While all mining projects require proper environmental impact assessments, related regulations are violated with impunity because of loose management by authorized agencies.
For instance, the Duc Canh Limited Company was licensed to mine an area of 64.5ha in Bac Binh District, exploiting 44.6 tonnes over 14.5 years. However, the company’s operations were suspended in September 2016 for failing to follow activities committed to in the environmental impact assessment report.
The Ministry of Natural Resources and Environment, instead of banning the violating company completely, allowed it to open a new mine in February this year.
Officials also approved increasing the mine’s output five times from 44.6 tonnes to 219,800 tonnes in the same exploitation period, a decision experts say contravenes Governmental regulations, which require any change in exploiting reserves to go along with due adjustments in mining time.
Besides, most investors ignore safety precautions on protecting waste containers and reservoirs, as mentioned in the environmental assessment reports. That is the main reason leading to reservoir breaches and “environmental incidents,” the paper says.
It cites experts as saying the socio-economic effectiveness of titanium mining projects has to met expectations.
The Ministry of Natural Resources and Environment has estimated 599 million tonnes of titanium reserves worth some $139 billion. However, according to Dr Nguyen Thanh Son of the Vietnam National Coal-Mineral Industries Holding Corporation Limited, this is not accurate.
When the titanium is processed into commercial products, the profit is just 27 per cent, which means $139 billion is reduced to over $3.7billion.
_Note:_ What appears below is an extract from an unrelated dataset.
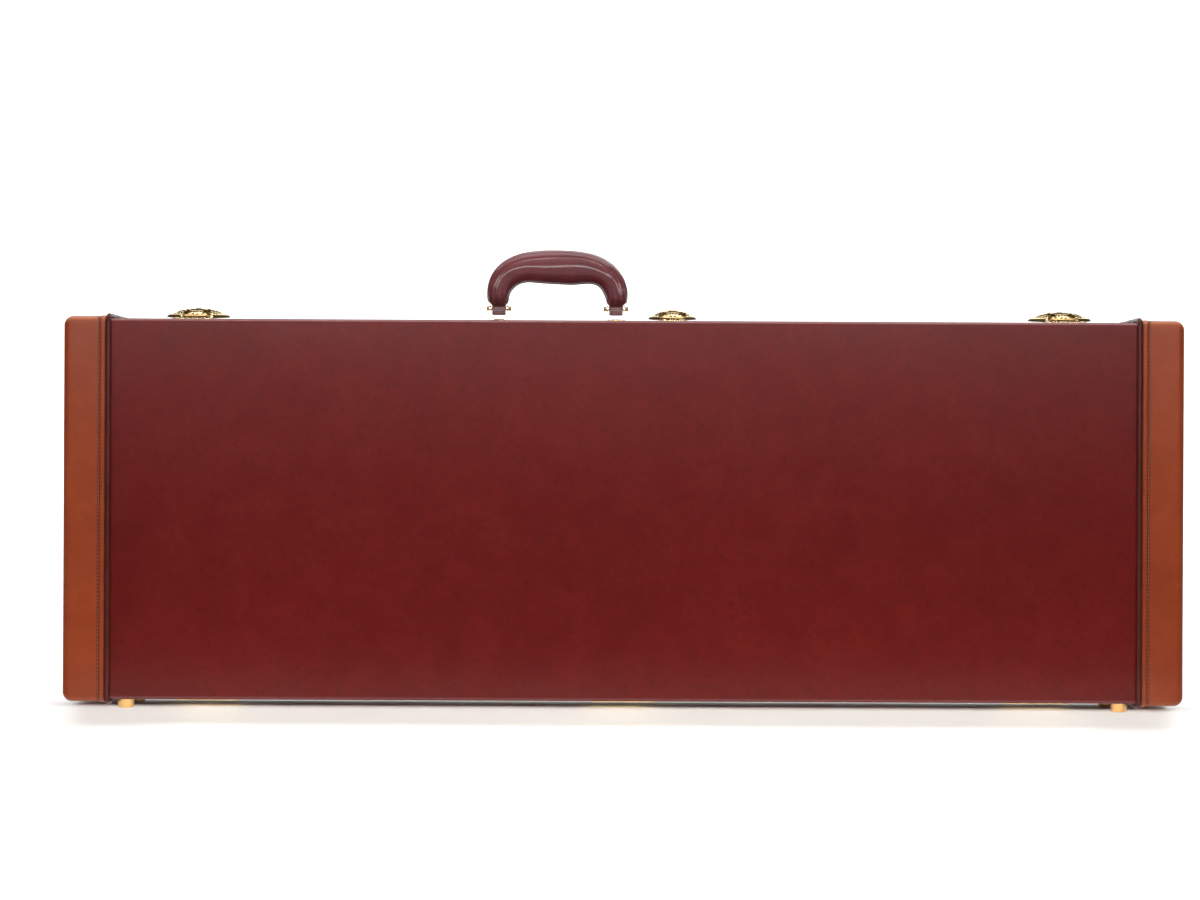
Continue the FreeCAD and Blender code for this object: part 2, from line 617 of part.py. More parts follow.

Meanwhile, Binh Thuan Province has developed strengths in renewable energy and “non-smoking” industries like eco-tourism that are environmentally friendly and deliver higher economic benefits. The “non-smoking” industry makes up 10 per cent of GDP, higher than oil and gas, employs three times more people than finance and banking, four times more people than natural resource mining and six times more people than the manufacturing industry.
The report quotes Phan Dinh Nha of the Consultant and Development Institute as saying titanium exploitation contributed about VND263 billion per year to the State budget from 2011 to 2016.
However, profits earned from tourism, wind, solar energy are 2.9 times higher than this, he added. He also said that eco-tourism development helped the nation adapt to climate change while titanium exploitation polluted water sources and exhausted other natural resources.
Another huge problem is the overlap between titanium mining planned areas and 33 other projects.
Nguyen Manh Hung, secretary of the Binh Thuan Party Committee, said titanium planning was very necessary in the past, but not appropriate anymore, as it hinders socio-economic development. The mining must be adjusted towards more practical and effective ways, he said.
He said the exploitation must harmonize benefits of the country, the State, community and miners. Now, the province has more than 750sq.m of titanium ore, which means other tourism, renewable resources and hi-tech agriculture projects are suspended because of the overlap, inflicting heavy losses on the province.
Local authorities have proposed that a Prime Minister appointed working group adjusts titanium mining plans. Authorized agencies are reviewing the plans already.
Under existing plans, houses and other constructions and developments are not allowed on areas where titanium ore has been discovered.
He said investors who have completed their permitted mining were supposed to close the mines and restore the area, but several had not done this work well, while some had gone bankrupt. The province should, therefore, review the issue thoroughly, he added.